Civil War: University professors bear the loss of brave sons

Click on the timeline to see The Daily Tar Heel’s Civil War headlines. Click on a headline to be taken to the article.

Editor’s note: One hundred fifty years ago Sunday, reports of the attack on Fort Sumter appeared in area newspapers. These stories from the Civil War are presented as they might have appeared in a student newspaper. All photos and article data courtesy of Wilson Library.

APRIL 1865 — In the provenance of Chapel Hill whilst the Yankees occupy our fair town, peaceful times are sorely missed as our beloved professors mourn the deaths of their dear, brave sons.

Former University bookstore owner Charles P. Mallett sacrificed two sons to the noble cause against Northern aggression.

Mallet’s son Edward passed just a month ago on March 1865 during the Battle of Bentonville. Mallet also lost son Richardson due to wounds incurred at the Battle of Gettysburg.

Mallett continues to keep a written account for his son, Charles Beatty, of the Union occupation in which he laments the sorry state of the University due to drops in enrollment and the continual harassment of townspeople by the Yankee soldiers.

“What can be more ridiculous than the continued ding dong of the College bell for prayers and all the usual recitation hours, when there are now but one senior and one junior in College,” Mallett wrote in the aforementioned account dated April 23, 1865, the seventh day of occupation.

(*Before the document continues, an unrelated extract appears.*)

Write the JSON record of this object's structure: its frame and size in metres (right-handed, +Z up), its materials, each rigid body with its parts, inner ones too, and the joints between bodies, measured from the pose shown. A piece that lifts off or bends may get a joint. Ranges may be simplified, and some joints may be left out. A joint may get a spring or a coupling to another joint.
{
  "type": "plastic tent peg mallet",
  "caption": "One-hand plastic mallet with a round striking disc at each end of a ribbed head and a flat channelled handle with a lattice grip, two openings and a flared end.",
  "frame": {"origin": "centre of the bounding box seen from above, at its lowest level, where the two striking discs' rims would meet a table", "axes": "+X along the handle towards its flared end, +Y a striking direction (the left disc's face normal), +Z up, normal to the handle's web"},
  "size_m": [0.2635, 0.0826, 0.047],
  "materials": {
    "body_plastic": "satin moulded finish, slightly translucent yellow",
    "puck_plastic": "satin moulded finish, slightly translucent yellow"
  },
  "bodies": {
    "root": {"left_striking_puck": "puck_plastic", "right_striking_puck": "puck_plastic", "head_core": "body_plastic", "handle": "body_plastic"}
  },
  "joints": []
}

Other affiliates of the University also have suffered invaluable losses in the war.

The Honorable William H. Battle, a law professor and State Supreme Court Justice, has suffered the painful loss of two sons who succumbed on the field of former countrymen separated by the will of God.

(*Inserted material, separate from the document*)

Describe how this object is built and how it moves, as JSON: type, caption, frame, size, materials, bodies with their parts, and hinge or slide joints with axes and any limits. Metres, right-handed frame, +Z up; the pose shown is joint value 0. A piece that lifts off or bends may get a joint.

Son Wesley Lewis Battle fell during Pickett’s Charge on July 3, 1863, in Gettysburg and later succumbed to an untimely death and into the arms of our Savior on Aug. 22 of that same year.

Judge Battle wrote his wife, the lovely Lucy, on July 14 asserting he had hitherto heard nothing of Wesley Lewis’ condition.

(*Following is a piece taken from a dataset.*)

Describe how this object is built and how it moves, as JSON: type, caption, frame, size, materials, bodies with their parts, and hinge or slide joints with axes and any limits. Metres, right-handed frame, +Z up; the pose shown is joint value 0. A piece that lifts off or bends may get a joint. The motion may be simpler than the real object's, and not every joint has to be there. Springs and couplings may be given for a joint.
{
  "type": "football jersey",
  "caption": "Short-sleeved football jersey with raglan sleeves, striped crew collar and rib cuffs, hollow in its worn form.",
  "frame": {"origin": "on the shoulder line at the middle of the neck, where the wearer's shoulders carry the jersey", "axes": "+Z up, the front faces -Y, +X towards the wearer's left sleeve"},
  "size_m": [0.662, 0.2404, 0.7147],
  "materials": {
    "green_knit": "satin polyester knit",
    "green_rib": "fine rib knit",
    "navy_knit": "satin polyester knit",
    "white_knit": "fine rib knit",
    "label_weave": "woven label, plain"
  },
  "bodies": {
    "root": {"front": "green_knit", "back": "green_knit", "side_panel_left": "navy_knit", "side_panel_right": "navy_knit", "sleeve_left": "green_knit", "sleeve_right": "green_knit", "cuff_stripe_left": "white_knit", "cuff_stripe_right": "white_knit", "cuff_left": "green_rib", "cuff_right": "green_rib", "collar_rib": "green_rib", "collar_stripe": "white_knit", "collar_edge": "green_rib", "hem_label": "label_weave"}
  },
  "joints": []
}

“I am very much inclined to think that Lane’s Brigade was not in the fight in which there was such great slaughter,” Battle unknowingly wrote.

However, upon hearing of the demise of the valiant Wesley Lewis, Judge Battle wrote to his son Kemp Plummer Battle of Lucy’s deplorable state.

“She will bear it like a Christian,” Battle wrote in a letter dated Sept. 14. “But the bright smile which in your childhood you so often saw on her face will, I fear, never be seen there again.”

News came of the loss of Judge Battle’s son, Junius Cullen, from nurse Ellen Selsum at the battle of South Mountain in the Union state of Maryland. Junius Cullen had suffered an injury requiring amputation, Ms. Selsum said. She was present at Junius Cullen’s passing on Oct. 2, 1862.

“It was amputated below the knee from the effects of which he appeared for some time to be fast recovering, which I believe was the earnest desire of all who approached,” Ms. Selsum informed Judge Battle in a letter.

Judge Battle’s apparent grief at the unfortunate demise of his beloved son was augmented still further by the famine experienced by the townspeople of Chapel Hill in the barren fall of 1862.

“If our farmers have anything to sell, they will not part with it at present,” wrote Battle despairingly to Kemp Plummer Battle in a letter dated Nov. 7, 1862.

The war might be over now, but the deaths of our brave sons will resonate and haunt us whilst the Yankees continue their unwelcome stay and forever hence.